Have a wonderful Christmas and holiday.

There is still nothing wrong and everything right with the old traditional greeting:

Peace on earth and good will to men.

Almost There

No country in the world spends more money in total or more money per capita on Health Care than the United States of America and gets less meager results.

The highest infant mortality rate and the lowest life expectancy for openers.

America also has almost 50 million citizens with no health insurance.

But it is likely that by end of day today a Health Care Reform Bill will pass.

That's the good news.

The not-so-very-great news is that, according to a wide-ranging piece in this morning's Globe by Konrad Yakabuski, the bill is an unwieldy mess.

"It will serve to fatten insurer profits and deepen the country's budget crisis. It's not clear it will make Americans any healthier. And it certainly won't make the system any simpler."

Under the current American system, "as much as a quarter of the $2.5-trillion Americans spend on health care annually goes toward administrative costs, compared to less than 10 per cent in most developed countries with universal health coverage."

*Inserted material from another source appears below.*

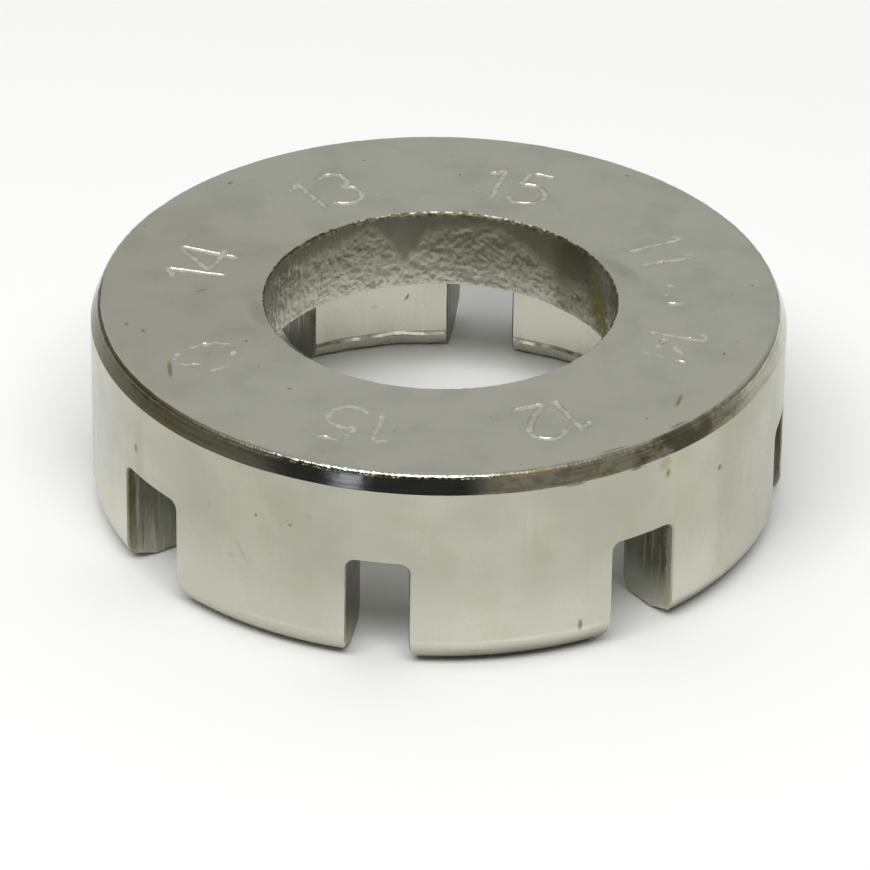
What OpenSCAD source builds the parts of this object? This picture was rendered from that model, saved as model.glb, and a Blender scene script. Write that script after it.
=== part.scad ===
// Ring spoke wrench for bicycle wheels: one piece of plated steel.
// A thick flange with a punched centre hole carries a skirt, and eight open
// slots in the skirt grip the flats of spoke nipples from 10 to 15 gauge.
//
// The origin is on the ring's axis at the rim that it stands on, +Z goes
// through the centre hole towards the stamped face, and +X runs through
// the middle of the 10 gauge slot. All lengths are in millimetres.

/* [Ring] */
// Outer diameter of the ring
ring_d = 45; // [42:0.5:60]
// Height from the skirt's rim to the stamped face
ring_h = 13.9; // [12.5:0.1:20]
// Width of the chamfer round the stamped face
chamfer_w = 0.5; // [0.2:0.05:1.2]
// Height of the chamfer round the stamped face
chamfer_h = 1.2; // [0.4:0.05:1.8]

/* [Flange and centre hole] */
// Thickness of the flange that the numbers are stamped in
flange_t = 5.6; // [3.5:0.1:6]
// Diameter of the punched centre hole
hole_d = 22.8; // [12:0.1:24]
// Width of the break that takes the burr off the hole's upper edge
hole_break_w = 0.15; // [0.05:0.05:0.5]
// Radius of the hole's lower edge, where the punch broke through
hole_exit_r = 0.2; // [0.1:0.05:1.2]

/* [Skirt] */
// Thickness of the skirt, which is the depth of the jaws
skirt_t = 5.1; // [4:0.1:6]
// Radius of the rim's outer edge
rim_outer_r = 1.9; // [0.5:0.1:2.2]
// Radius of the rim's inner edge
rim_inner_r = 1.1; // [0.3:0.1:1.6]
// Radius of the fillet between the skirt and the flange's underside
ceiling_fillet_r = 0.7; // [0.2:0.1:1.5]

/* [Slots] */
// Depth of every slot, from the rim up
slot_depth = 7.5; // [5:0.1:7.8]
// Radius of the fillets in a slot's root
slot_root_r = 0.6; // [0.2:0.05:1.2]
// Radius that eases a slot's mouth on both sides
slot_mouth_r = 0.85; // [0.2:0.05:1.2]
// Width of the slot for 10 gauge nipples
slot_10_w = 5.6; // [3:0.05:6.5]
// Width of the slot for 11 gauge nipples
slot_11_w = 5.1; // [3:0.05:6.5]
// Width of the slot for 12 gauge nipples
slot_12_w = 4.7; // [3:0.05:6.5]
// Width of the slot for 13 gauge nipples
slot_13_w = 4.3; // [3:0.05:6.5]
// Width of the tight slot for 14 gauge nipples
slot_14_tight_w = 4.1; // [3:0.05:6.5]
// Width of the easy slot for 14 gauge nipples
slot_14_easy_w = 4.15; // [3:0.05:6.5]
// Width of the tight slot for 15 gauge nipples
slot_15_tight_w = 4; // [3:0.05:6.5]
// Width of the easy slot for 15 gauge nipples
slot_15_easy_w = 4.4; // [3:0.05:6.5]

/* [Hidden] */
$fn = 96;

// How far every cut runs past the face that it opens
cut_over = 1;

ring_r = ring_d / 2;
hole_r = hole_d / 2;
hollow_r = ring_r - skirt_t;
hollow_h = ring_h - flange_t;

// The slots' widths in their order round the ring, anticlockwise from +X
// when it is seen from above
slot_widths = [
    slot_10_w, slot_15_tight_w, slot_12_w, slot_14_easy_w,
    slot_11_w, slot_15_easy_w, slot_13_w, slot_14_tight_w
];
slot_pitch_deg = 360 / len(slot_widths);

// What rounding a corner takes away. The arc's centre is the origin, and
// the corner points to the upper right.
module corner_waste(r) {
    difference() {
        square(r + cut_over);
        circle(r);
    }
}

// A quarter of an axial section through the hollow, with the fillet under
// the flange left standing in its upper corner
module hollow_section() {
    difference() {
        translate([0, -cut_over])
            square([hollow_r, hollow_h + cut_over]);
        translate([hollow_r - ceiling_fillet_r, hollow_h - ceiling_fillet_r])
            corner_waste(ceiling_fillet_r);
    }
}

// What the chamfer takes off the stamped face's outer edge
module chamfer_waste() {
    polygon([
        [ring_r - chamfer_w, ring_h],
        [ring_r - chamfer_w, ring_h + cut_over],
        [ring_r + cut_over, ring_h + cut_over],
        [ring_r + cut_over, ring_h - chamfer_h],
        [ring_r, ring_h - chamfer_h]
    ]);
}

// What the break takes off the hole's upper edge
module hole_break_waste() {
    polygon([
        [hole_r - cut_over, ring_h + cut_over],
        [hole_r + hole_break_w + cut_over, ring_h + cut_over],
        [hole_r - cut_over, ring_h - hole_break_w - cut_over]
    ]);
}

// The ring's section before the slots are cut: flange above, skirt below
module ring_section() {
    difference() {
        translate([hole_r, 0])
            square([ring_r - hole_r, ring_h]);
        hollow_section();
        chamfer_waste();
        hole_break_waste();
        translate([ring_r - rim_outer_r, rim_outer_r])
            mirror([0, 1])
                corner_waste(rim_outer_r);
        translate([hollow_r + rim_inner_r, rim_inner_r])
            mirror([0, 1])
                mirror([1, 0])
                    corner_waste(rim_inner_r);
        translate([hole_r + hole_exit_r, hollow_h + hole_exit_r])
            mirror([0, 1])
                mirror([1, 0])
                    corner_waste(hole_exit_r);
    }
}

// Half of a slot's front view, to the right of its middle line: a straight
// jaw with a filleted root, whose mouth opens over a rounded edge
module half_slot_view(width) {
    difference() {
        translate([0, -cut_over])
            square([width / 2, slot_depth + cut_over]);
        translate([width / 2 - slot_root_r, slot_depth - slot_root_r])
            corner_waste(slot_root_r);
    }
    translate([width / 2 + slot_mouth_r, slot_mouth_r])
        mirror([0, 1])
            mirror([1, 0])
                corner_waste(slot_mouth_r);
}

// The cutter of one slot. It runs out along +X from the ring's axis, through
// the open hollow and the skirt.
module slot_cutter(width) {
    rotate([90, 0, 90])
        linear_extrude(height = ring_r + cut_over) {
            half_slot_view(width);
            mirror([1, 0])
                half_slot_view(width);
        }
}

// The whole tool: the turned ring with its graded slots
module wrench_body() {
    color("silver")
        difference() {
            rotate_extrude()
                ring_section();
            for (i = [0 : len(slot_widths) - 1])
                rotate([0, 0, i * slot_pitch_deg])
                    slot_cutter(slot_widths[i]);
        }
}

wrench_body();
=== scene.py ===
import math

import bmesh
import bpy
from mathutils import Matrix, Vector, noise


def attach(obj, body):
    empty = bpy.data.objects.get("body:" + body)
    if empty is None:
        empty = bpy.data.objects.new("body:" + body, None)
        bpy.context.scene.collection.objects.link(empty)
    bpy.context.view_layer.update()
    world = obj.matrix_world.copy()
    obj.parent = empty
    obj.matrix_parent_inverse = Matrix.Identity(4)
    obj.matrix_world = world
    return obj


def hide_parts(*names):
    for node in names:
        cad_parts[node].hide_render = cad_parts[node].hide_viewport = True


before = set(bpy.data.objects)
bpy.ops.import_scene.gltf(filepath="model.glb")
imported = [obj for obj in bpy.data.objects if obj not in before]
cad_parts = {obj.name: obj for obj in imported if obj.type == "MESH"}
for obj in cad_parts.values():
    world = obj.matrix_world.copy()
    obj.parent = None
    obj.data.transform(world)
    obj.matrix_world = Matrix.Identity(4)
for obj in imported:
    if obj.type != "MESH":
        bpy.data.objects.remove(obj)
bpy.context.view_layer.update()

# Ring spoke wrench: one piece of plated steel that stands on the rim of its skirt.
# Lengths are in mm and +X runs through the 10 gauge slot, as in the CAD part.

MM = 0.001

# Sizes of the ring, the same as the CAD part's
RING_R = 22.5
RING_H = 13.9
CHAMFER_W = 0.5
CHAMFER_H = 1.2
FLANGE_T = 5.6
HOLE_R = 11.4
HOLE_EXIT_R = 0.2
SKIRT_T = 5.1
RIM_OUTER_R = 1.9
RIM_INNER_R = 1.1
CEILING_FILLET_R = 0.7
HOLLOW_R = RING_R - SKIRT_T
HOLLOW_H = RING_H - FLANGE_T

# The slots of 10, 15, 12, 14, 11, 15, 13 and 14 gauge, anticlockwise from +X as seen from above
SLOT_DEPTH = 7.5
SLOT_ROOT_R = 0.6
SLOT_WIDTHS = (5.6, 4.0, 4.7, 4.15, 5.1, 4.4, 4.3, 4.1)

# A slot's mouth is nearly sharp as far as the middle of the skirt, and eased at the outer rounding
MOUTH_INNER_R = 0.3
MOUTH_OUTER_R = 1.3
MOUTH_LEAST_R = 0.05
MOUTH_TURNS_AT = 20.3

# The plating has flowed over the sharp edges that the cutters left. The hole's burr is barely broken.
FACE_EDGE_R = 0.35
CHAMFER_FOOT_R = 0.12
SLOT_EDGE_R = 0.1
HOLE_BREAK = 0.12

# The ridge that the rolled rim raised inside the skirt
RIDGE_OUT = 0.13
RIDGE_UP = 0.08

# Steps of the turned mesh, and the lengths below which points and slivers are merged
TURN_STEPS = 480
SAME_PLACE = 1e-4
SLIVER = 1e-5


# Camera at the photograph's angle: a long lens that looks down on the ring's front slots

CAMERA_TURN = math.radians(54.27)
CAMERA_HEIGHT = math.radians(30.952)
CAMERA_ROLL = math.radians(0.787)
CAMERA_DISTANCE = 454.6
CAMERA_LENS = 287.7
AIM_SIDE = -0.141
AIM_UP = 3.60


def aim_camera():
    """Sets up the camera and turns it to a point beside the ring's axis."""
    side = Vector((-math.sin(CAMERA_TURN), math.cos(CAMERA_TURN), 0))
    back = Vector((math.cos(CAMERA_TURN) * math.cos(CAMERA_HEIGHT),
                   math.sin(CAMERA_TURN) * math.cos(CAMERA_HEIGHT),
                   math.sin(CAMERA_HEIGHT)))
    up = back.cross(side)
    rolled_side = math.cos(CAMERA_ROLL) * side + math.sin(CAMERA_ROLL) * up
    rolled_up = back.cross(rolled_side)
    aim = AIM_SIDE * side + Vector((0, 0, AIM_UP))
    lens = bpy.data.cameras.new("camera")
    lens.lens = CAMERA_LENS
    lens.sensor_width = 36
    lens.clip_start = 0.01
    lens.clip_end = 50
    camera = bpy.data.objects.new("camera", lens)
    turn = Matrix((rolled_side, rolled_up, back)).transposed().to_4x4()
    camera.matrix_world = Matrix.Translation((aim + back * CAMERA_DISTANCE) * MM) @ turn
    bpy.context.scene.collection.objects.link(camera)
    bpy.context.scene.camera = camera


aim_camera()


# Mesh tools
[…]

"No wonder insurance company stocks have soared as investors contemplate 30 million new insurance consumers and the absence of new competition in the form of a public health-insurance plan for Americans under 65."

I understand the Americans' long-bred and almost natural hate of government.

But the evidence is in.

Canada, England, France, Denmark, among other Western democracies have been operating single-payer, government-based universal health insurance programs with considerable success for many years now.

For the Americans to ignore this, and worse, to hiss at these successes and call them names (COMMIES! SOCIALISTS!) is childish and self-destructive.

I repeat that I can only hope that this reform, watered down and confusing at it is, might be the first step in moving an adolescent culture into maturity.

When the USA creates and supports a universal health care insurance program, we will know that a New Day has truly arrived.